Best for: Systems with frequent but manageable errors

Solution 3: Skip Bad Data

Approach:

  • Configure consumer to log and skip bad data entirely
  • Process only healthy messages
  • No retry or DLQ

Advantages:

  • Simplest implementation
  • Keeps system running without interruptions
  • No additional infrastructure

Trade-offs:

  • Potential data loss
  • Skipped data needs review later
  • Operational overhead for investigation

Best for: Systems where:

  • Errors are rare
  • Some data loss is tolerable
  • Simplicity is prioritized

Solution Comparison

| Solution | Time Required | Storage Cost | Complexity | Data Loss Risk |

|----------|--------------|--------------|------------|----------------|

| Increase Retention | More | Higher | Low | None |

| Use DLQ | Normal | Normal | Higher | None |

| Skip Bad Data | Less | Lower | Low | Some |

Choosing the Right Solution

Consider these factors:

  • Data criticality: How important is every transaction?
  • Error frequency: How often do errors occur?
  • Budget constraints: What are the storage costs?
  • Operational capacity: Can you manage complex error handling?
  • System priorities: Throughput vs. reliability vs. cost?

Decision Matrix

High-value, critical data:

  • Solution 1 (Increase Retention) + Solution 2 (DLQ)

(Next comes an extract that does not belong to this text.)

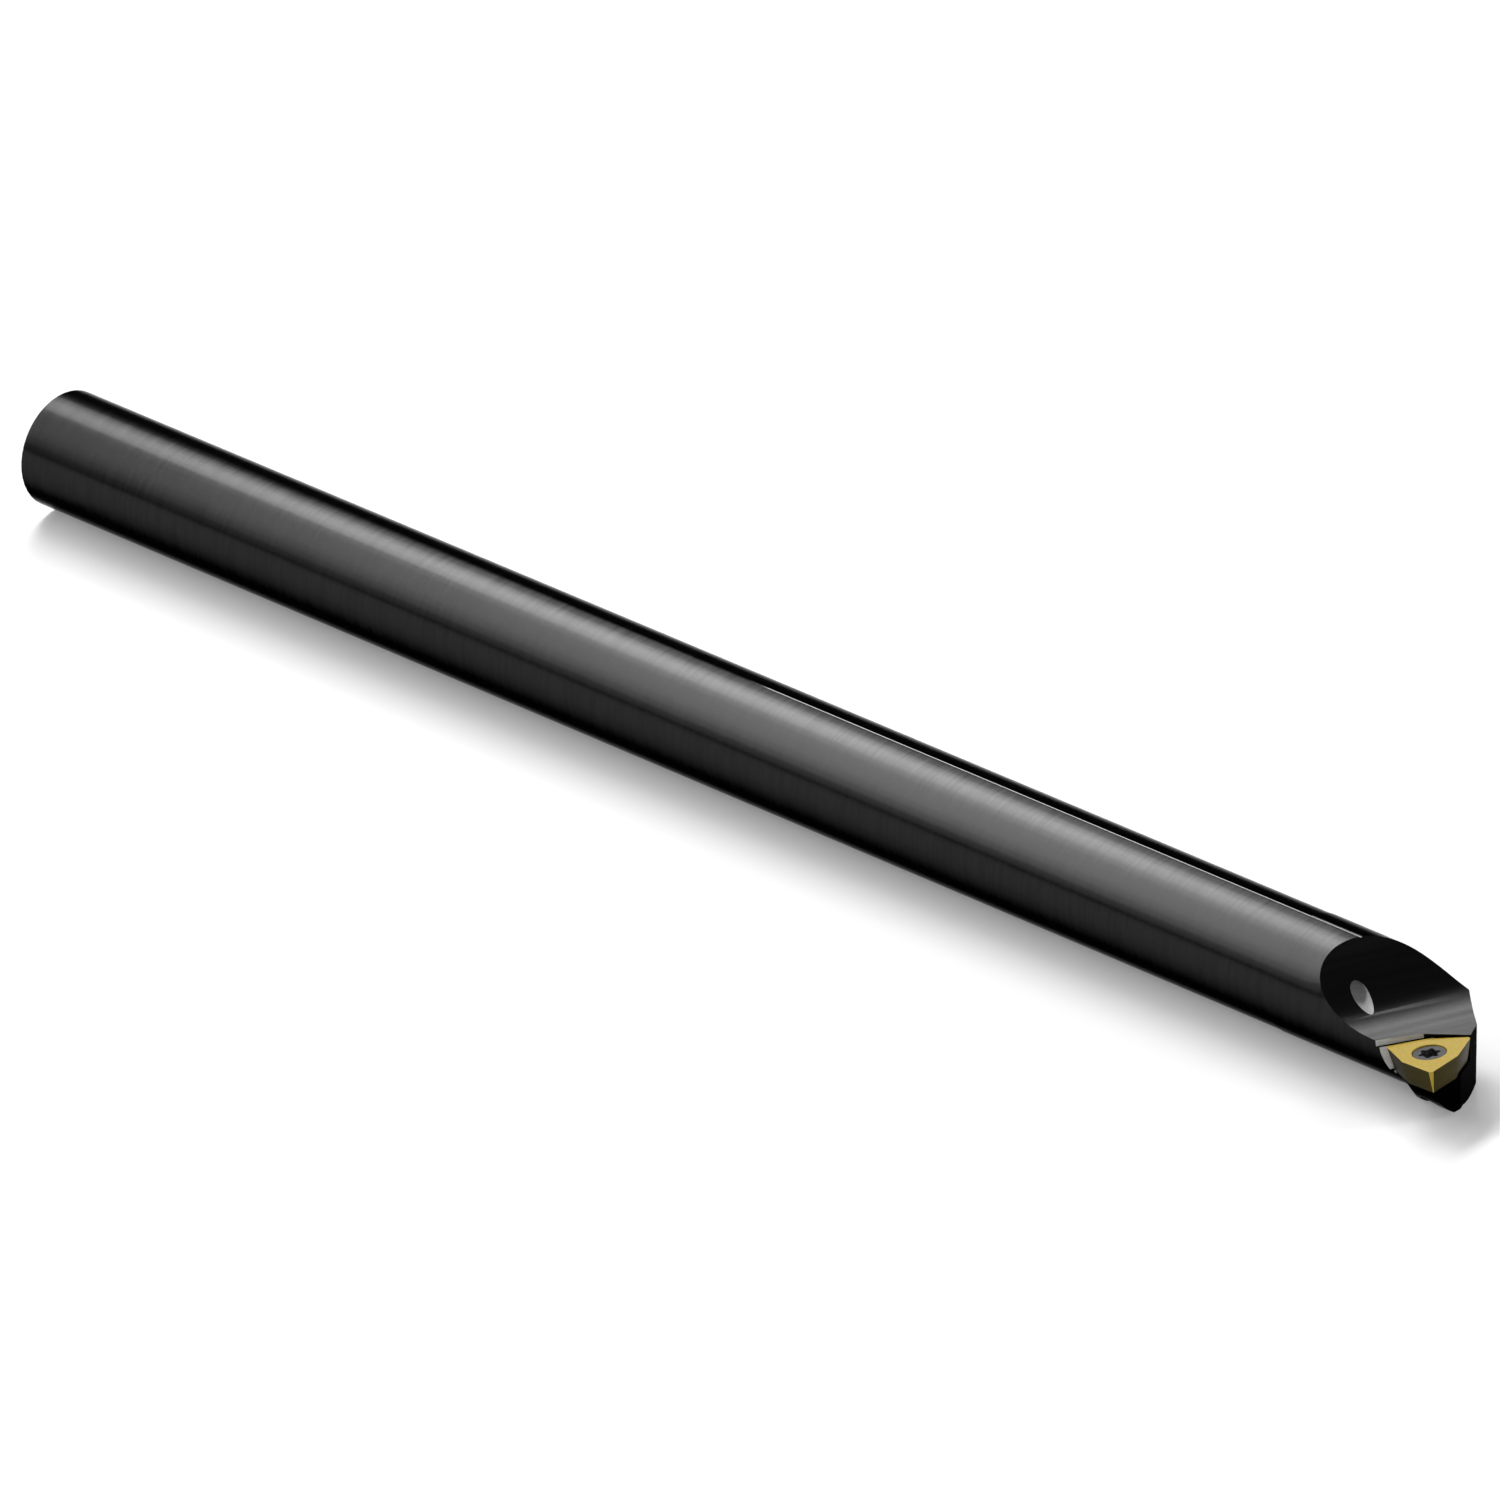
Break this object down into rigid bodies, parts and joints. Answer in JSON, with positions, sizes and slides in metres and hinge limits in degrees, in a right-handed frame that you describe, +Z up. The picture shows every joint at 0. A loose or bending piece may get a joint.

Moderate importance, manageable error rate:

  • Solution 2 (DLQ)

Low criticality, rare errors:

  • Solution 3 (Skip) with logging

Summary

Both real-time and batch processing have their place in Kafka architectures:

Real-Time Processing:

  • Immediate action on data
  • Flexible error handling
  • Lower latency
  • Ideal for time-sensitive operations

Batch Processing:

  • Efficient for bulk operations
  • Must carefully manage retention windows
  • Error handling impacts processing time
  • Requires thoughtful strategy for reliability

The key to successful batch processing is balancing:

  • Batch size and frequency
  • Retention configuration
  • Error handling strategy
  • Infrastructure costs
  • Data criticality

By understanding these trade-offs, you can design a Kafka-based system that meets your specific requirements for performance, reliability, and cost.